Fairmont team honoured after two successive record years
The Fairmont Southampton resort enjoyed its second successive record year in 2007 — and its marketing team has won an global award from the global hotel group to mark the achievement.
Revenue for the South Shore hotel soared by $11 million in 2007 compared to the prior year and exceeded budgeted revenue by $5 million. Revenue per available room (RevPAR) climbed by more than five percent.
The marketing team led by Shelley Meszoly, Fairmont's regional director of sales and marketing, was selected as the Sales Team of the Year, topping a field from 56 Fairmont properties world-wide.
Fairmont Bermuda's marketing team, for both the Southampton and sister hotel the Hamilton Princess, includes around 25 sellers, many posted in New York.
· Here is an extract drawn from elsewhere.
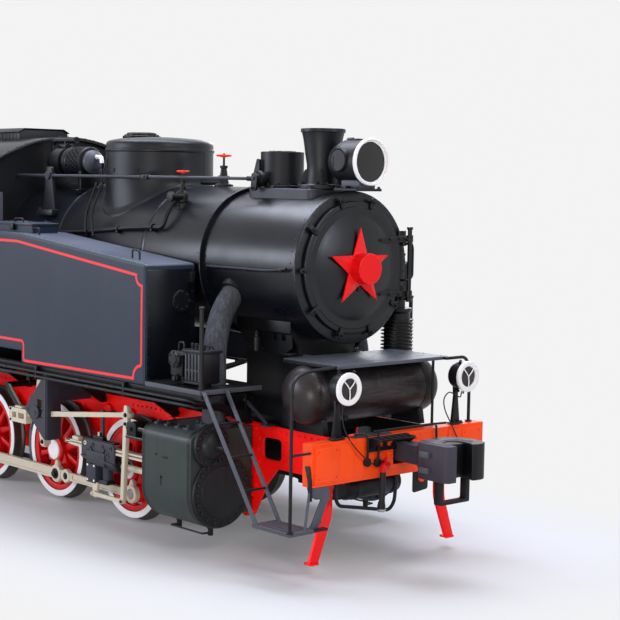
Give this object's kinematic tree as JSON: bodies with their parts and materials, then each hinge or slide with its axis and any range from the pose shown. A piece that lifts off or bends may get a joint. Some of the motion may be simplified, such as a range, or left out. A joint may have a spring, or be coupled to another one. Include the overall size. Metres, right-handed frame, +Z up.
{
  "type": "steam locomotive",
  "caption": "Side-tank steam locomotive for broad gauge with coupled driving wheels, valve gear, enclosed cab, bunker, smokebox door star and automatic couplers.",
  "frame": {"origin": "centre of the base: midway between the coupler tips, on the engine's middle, at the wheel flanges' lowest point", "axes": "+X to the front, +Y to the engine's left, +Z up"},
  "size_m": [9.62, 2.86, 4.13],
  "materials": {
    "black_paint": "gloss enamel, near black",
    "tank_paint": "gloss enamel, blue-black",
    "frame_red": "semi-gloss enamel, signal red",
    "beam_orange": "semi-gloss enamel, orange-red",
    "wheel_red": "enamel over cast steel",
    "rod_cream": "cream enamel",
    "cladding_green": "dark grey-green enamel",
    "step_grey": "dark grey enamel",
    "lamp_white": "white enamel",
    "rubber": "black rubber"
  },
  "bodies": {
    "locomotive": {"front_coupler": "black_paint", "rear_coupler": "black_paint", "boiler": "black_paint", "smokebox": "black_paint", "chimney": "black_paint", "throttle_housing": "black_paint", "dome": "black_paint", "headlamp": "black_paint", "running_board_right": "black_paint", "running_board_left": "black_paint", "cab_front": "black_paint", "cab_side_right": "black_paint", "cab_side_left": "black_paint", "cab_back_and_bunker": "black_paint", "cab_roof": "black_paint", "air_tank": "black_paint", "lubricator": "black_paint", "compressor": "black_paint", "valve_right": "black_paint", "valve_top": "black_paint", "tank_right": "tank_paint", "tank_left": "tank_paint", "main_frame": "frame_red", "rail_guard_right": "frame_red", "rail_guard_left": "frame_red", "brake_cock": "frame_red", "front_beam": "beam_orange", "rear_beam": "beam_orange", "motion_right": "rod_cream", "motion_left": "rod_cream", "cylinder_right": "cladding_green", "cylinder_left": "cladding_green", "turbo_generator": "step_grey", "cab_floor": "step_grey", "front_platform": "step_grey", "front_step": "step_grey", "brake_gear_right": "step_grey", "brake_gear_left": "step_grey", "beam_lamp_right": "lamp_white", "beam_lamp_left": "lamp_white", "brake_hose": "rubber", "lamp_cable_right": "rubber", "lamp_cable_left": "rubber"},
    "wheelset_front": {"wheel_front_right": "wheel_red", "wheel_front_left": "wheel_red", "axle_front": "wheel_red"},
    "wheelset_middle": {"wheel_middle_right": "wheel_red", "wheel_middle_left": "wheel_red", "axle_middle": "wheel_red"},
    "wheelset_rear": {"wheel_rear_right": "wheel_red", "wheel_rear_left": "wheel_red", "axle_rear": "wheel_red"},
    "rods_right": {"coupling_rod_right": "rod_cream"},
    "rods_left": {"coupling_rod_left": "rod_cream"},
    "smokebox_door": {"smokebox_door": "black_paint", "door_star": "frame_red"},
    "filler_lid_right": {"filler_lid_right": "tank_paint"},
    "filler_lid_left": {"filler_lid_left": "tank_paint"},
    "cab_door_right": {"cab_door_right": "black_paint"},
    "cab_door_left": {"cab_door_left": "black_paint"}
  },
  "joints": [
    {"name": "wheels_middle", "type": "hinge", "parent": "locomotive", "child": "wheelset_middle", "pos_m": [-0.53, 0, 0.555], "axis": [0, 1, 0], "continuous": true},
    {"name": "wheels_front", "type": "hinge", "parent": "locomotive", "child": "wheelset_front", "pos_m": [0.88, 0, 0.555], "axis": [0, 1, 0], "continuous": true},
    {"name": "wheels_rear", "type": "hinge", "parent": "locomotive", "child": "wheelset_rear", "pos_m": [-1.94, 0, 0.555], "axis": [0, 1, 0], "continuous": true},
    {"name": "rod_crank_right", "type": "hinge", "parent": "wheelset_middle", "child": "rods_right", "pos_m": [-0.3775, -0.915, 0.32017], "axis": [0, 1, 0], "continuous": true},
    {"name": "rod_crank_left", "type": "hinge", "parent": "wheelset_middle", "child": "rods_left", "pos_m": [-0.29517, 0.915, 0.7075], "axis": [0, 1, 0], "continuous": true},
    {"name": "smokebox_door_hinge", "type": "hinge", "parent": "locomotive", "child": "smokebox_door", "pos_m": [3.33, 0.7, 2.741], "axis": [0, 0, 1], "range_deg": [0, 120]},
    {"name": "filler_lid_right_hinge", "type": "hinge", "parent": "locomotive", "child": "filler_lid_right", "pos_m": [-0.765, -0.925, 3.0425], "axis": [-1, 0, 0], "range_deg": [0, 95]},
    {"name": "filler_lid_left_hinge", "type": "hinge", "parent": "locomotive", "child": "filler_lid_left", "pos_m": [-0.765, 0.925, 3.0425], "axis": [1, 0, 0], "range_deg": [0, 95]},
    {"name": "cab_door_right_hinge", "type": "hinge", "parent": "locomotive", "child": "cab_door_right", "pos_m": [-3.17, -1.414, 2.265], "axis": [0, 0, -1], "range_deg": [0, 100]},
    {"name": "cab_door_left_hinge", "type": "hinge", "parent": "locomotive", "child": "cab_door_left", "pos_m": [-3.17, 1.414, 2.265], "axis": [0, 0, 1], "range_deg": [0, 100]}
  ],
  "couplings": [
    {"joint": "wheels_front", "follows": "wheels_middle", "ratio": 1},
    {"joint": "wheels_rear", "follows": "wheels_middle", "ratio": 1},
    {"joint": "rod_crank_right", "follows": "wheels_middle", "ratio": -1},
    {"joint": "rod_crank_left", "follows": "wheels_middle", "ratio": -1}
  ]
}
The key to the Southampton hotel's success last year was not only generating healthy corporate group business, but managing to boost that business in the off-peak periods, the first and fourth quarters, Ms Meszoly said.
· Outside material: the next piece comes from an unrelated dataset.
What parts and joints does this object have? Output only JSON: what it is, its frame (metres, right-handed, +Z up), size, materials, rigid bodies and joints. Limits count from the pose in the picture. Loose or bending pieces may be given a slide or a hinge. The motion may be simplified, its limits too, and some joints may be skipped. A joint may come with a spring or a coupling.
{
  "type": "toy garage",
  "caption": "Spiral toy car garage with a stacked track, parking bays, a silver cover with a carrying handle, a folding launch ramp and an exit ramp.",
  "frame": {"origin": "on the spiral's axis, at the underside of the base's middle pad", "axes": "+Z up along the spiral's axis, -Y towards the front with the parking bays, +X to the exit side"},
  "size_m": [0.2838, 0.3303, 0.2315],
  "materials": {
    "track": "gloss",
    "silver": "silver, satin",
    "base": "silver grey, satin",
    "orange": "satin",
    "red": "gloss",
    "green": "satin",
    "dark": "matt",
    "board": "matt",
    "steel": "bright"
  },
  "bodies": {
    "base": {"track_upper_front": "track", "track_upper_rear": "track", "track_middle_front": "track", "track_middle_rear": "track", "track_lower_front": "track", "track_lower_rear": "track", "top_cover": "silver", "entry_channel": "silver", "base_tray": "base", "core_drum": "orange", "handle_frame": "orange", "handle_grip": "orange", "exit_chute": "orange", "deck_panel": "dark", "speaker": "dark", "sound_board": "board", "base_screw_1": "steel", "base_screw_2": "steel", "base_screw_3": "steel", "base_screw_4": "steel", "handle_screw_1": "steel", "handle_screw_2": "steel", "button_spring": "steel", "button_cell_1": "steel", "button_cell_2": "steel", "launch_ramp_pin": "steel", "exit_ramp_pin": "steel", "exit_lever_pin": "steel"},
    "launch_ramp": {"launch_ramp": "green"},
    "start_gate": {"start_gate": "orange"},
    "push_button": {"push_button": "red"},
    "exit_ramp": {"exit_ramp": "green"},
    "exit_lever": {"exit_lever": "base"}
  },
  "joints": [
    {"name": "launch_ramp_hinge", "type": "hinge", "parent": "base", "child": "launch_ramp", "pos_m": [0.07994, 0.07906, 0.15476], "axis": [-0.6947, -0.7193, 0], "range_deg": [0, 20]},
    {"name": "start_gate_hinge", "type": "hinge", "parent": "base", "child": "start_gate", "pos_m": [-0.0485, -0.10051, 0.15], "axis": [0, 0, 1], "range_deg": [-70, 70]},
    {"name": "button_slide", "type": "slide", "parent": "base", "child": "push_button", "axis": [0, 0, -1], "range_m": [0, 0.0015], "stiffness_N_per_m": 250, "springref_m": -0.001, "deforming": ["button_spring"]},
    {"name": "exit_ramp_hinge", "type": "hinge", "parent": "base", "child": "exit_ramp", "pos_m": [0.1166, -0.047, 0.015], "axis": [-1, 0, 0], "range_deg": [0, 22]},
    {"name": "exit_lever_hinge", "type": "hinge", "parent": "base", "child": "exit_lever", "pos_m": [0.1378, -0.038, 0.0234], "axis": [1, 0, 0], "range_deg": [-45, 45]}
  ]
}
However, she added that 2008 was shaping out to be a tougher year for the hotel, as the economic downturn had led to fewer bookings from corporate groups.
But Fairmont Bermuda has increased its spending on marketing, focusing on the New York and Boston areas, and this has helped to attract a larger number of leisure visitors this year.
"We've been advertising in the New York Times and the Boston Globe for the past five weeks — it's an unprecedented marketing campaign," Ms Meszoly said. "And it seems to be working."
The Fairmont Southampton aims for corporate groups to make up about 60 percent of its business — but in 2008, that figure is down to 50 percent. The number of leisure visitors has increased slightly year on year, partly because of the marketing drive.
"People are still taking vacations," Ms Meszoly said. "And high-end visitors are not the same people who are lining up for the free gas promotions."
Ms Meszoly said it was no coincidence that the last two record years for the Fairmont Southampton had come at a time when low-cost carriers had started flying to the Island.
"The arrival of JetBlue (in May 2006) was absolutely the turning point in getting tourism back on the right track," Ms Meszoly said. "It also helped us to turn the corner. Before JetBlue, we couldn't even give it away during the winter. Zoom has also helped.
"If you're organising a corporate meeting and you can go to a beautiful resort in the Caribbean and the airfare is triple to go to Bermuda, then where are you going to go? We simply could not get people here with $800-$900 airfares."
Canadian Ms Meszoly, who has been working with Fairmont since 2000, firstly in Toronto and from 2002 in Bermuda, said the relative strength of the UK pound and the euro against the dollar, had also helped to increase business from the UK, Italy and Germany in recent years. But around 80 percent of the hotel's business still emanates from the US.
While Bermuda's image was good among the travelling public, there was still room for improvement, she added.
"From a business travelling perspective, Bermuda has a huge market," Ms Meszoly said. "With the leisure market, there's a lot more still to be done. There are pockets of New England where you talk to people about Bermuda and all they say is that their grandparents went there on honeymoon.
"We work together with the Bermuda Alliance for Tourism, the Bermuda Hotel Association and even other hotels and cottage colonies to market Bermuda. When you speak to any seller from Bermuda, they will all tell you they sell Bermuda first."